* [The problem]
Write out again, unaltered, the lines from the start through the line containing "(s.rod_radius, end)])".

* [Dataset extract]
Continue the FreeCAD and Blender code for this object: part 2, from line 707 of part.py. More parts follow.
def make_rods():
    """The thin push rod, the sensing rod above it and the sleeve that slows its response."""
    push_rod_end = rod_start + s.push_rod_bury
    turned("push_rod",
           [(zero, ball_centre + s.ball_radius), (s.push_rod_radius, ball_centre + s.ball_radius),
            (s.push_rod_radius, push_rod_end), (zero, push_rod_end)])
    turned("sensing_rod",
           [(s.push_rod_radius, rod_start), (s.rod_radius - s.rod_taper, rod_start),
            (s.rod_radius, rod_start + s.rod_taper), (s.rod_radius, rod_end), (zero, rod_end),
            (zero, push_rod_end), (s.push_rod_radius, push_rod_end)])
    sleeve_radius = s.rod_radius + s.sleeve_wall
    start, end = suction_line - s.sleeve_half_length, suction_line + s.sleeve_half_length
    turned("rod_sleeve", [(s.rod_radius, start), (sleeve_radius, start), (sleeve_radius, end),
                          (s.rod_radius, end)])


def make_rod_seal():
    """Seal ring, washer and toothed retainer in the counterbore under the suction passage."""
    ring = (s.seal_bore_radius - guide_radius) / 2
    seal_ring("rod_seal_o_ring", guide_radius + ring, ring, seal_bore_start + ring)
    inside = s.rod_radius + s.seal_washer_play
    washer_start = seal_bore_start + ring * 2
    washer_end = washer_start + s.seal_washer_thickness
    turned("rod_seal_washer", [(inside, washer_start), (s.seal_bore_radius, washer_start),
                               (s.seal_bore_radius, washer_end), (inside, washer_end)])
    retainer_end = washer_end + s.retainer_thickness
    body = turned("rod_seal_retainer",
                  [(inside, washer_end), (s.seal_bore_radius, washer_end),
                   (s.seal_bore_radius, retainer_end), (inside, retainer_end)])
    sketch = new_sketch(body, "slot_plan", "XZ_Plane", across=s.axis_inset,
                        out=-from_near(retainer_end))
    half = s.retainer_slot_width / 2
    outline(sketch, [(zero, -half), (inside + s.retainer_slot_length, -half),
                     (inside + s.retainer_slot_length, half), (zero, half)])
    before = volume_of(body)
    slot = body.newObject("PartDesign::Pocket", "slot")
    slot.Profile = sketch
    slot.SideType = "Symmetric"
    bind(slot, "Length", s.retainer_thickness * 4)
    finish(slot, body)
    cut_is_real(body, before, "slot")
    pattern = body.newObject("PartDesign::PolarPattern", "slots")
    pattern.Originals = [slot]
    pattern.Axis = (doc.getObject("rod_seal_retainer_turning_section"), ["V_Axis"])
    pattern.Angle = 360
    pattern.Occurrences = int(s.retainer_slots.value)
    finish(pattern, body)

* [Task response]
Continue the FreeCAD and Blender code for this object: part 2, from line 707 of part.py. More parts follow.
def make_rods():
    """The thin push rod, the sensing rod above it and the sleeve that slows its response."""
    push_rod_end = rod_start + s.push_rod_bury
    turned("push_rod",
           [(zero, ball_centre + s.ball_radius), (s.push_rod_radius, ball_centre + s.ball_radius),
            (s.push_rod_radius, push_rod_end), (zero, push_rod_end)])
    turned("sensing_rod",
           [(s.push_rod_radius, rod_start), (s.rod_radius - s.rod_taper, rod_start),
            (s.rod_radius, rod_start + s.rod_taper), (s.rod_radius, rod_end), (zero, rod_end),
            (zero, push_rod_end), (s.push_rod_radius, push_rod_end)])
    sleeve_radius = s.rod_radius + s.sleeve_wall
    start, end = suction_line - s.sleeve_half_length, suction_line + s.sleeve_half_length
    turned("rod_sleeve", [(s.rod_radius, start), (sleeve_radius, start), (sleeve_radius, end),
                          (s.rod_radius, end)])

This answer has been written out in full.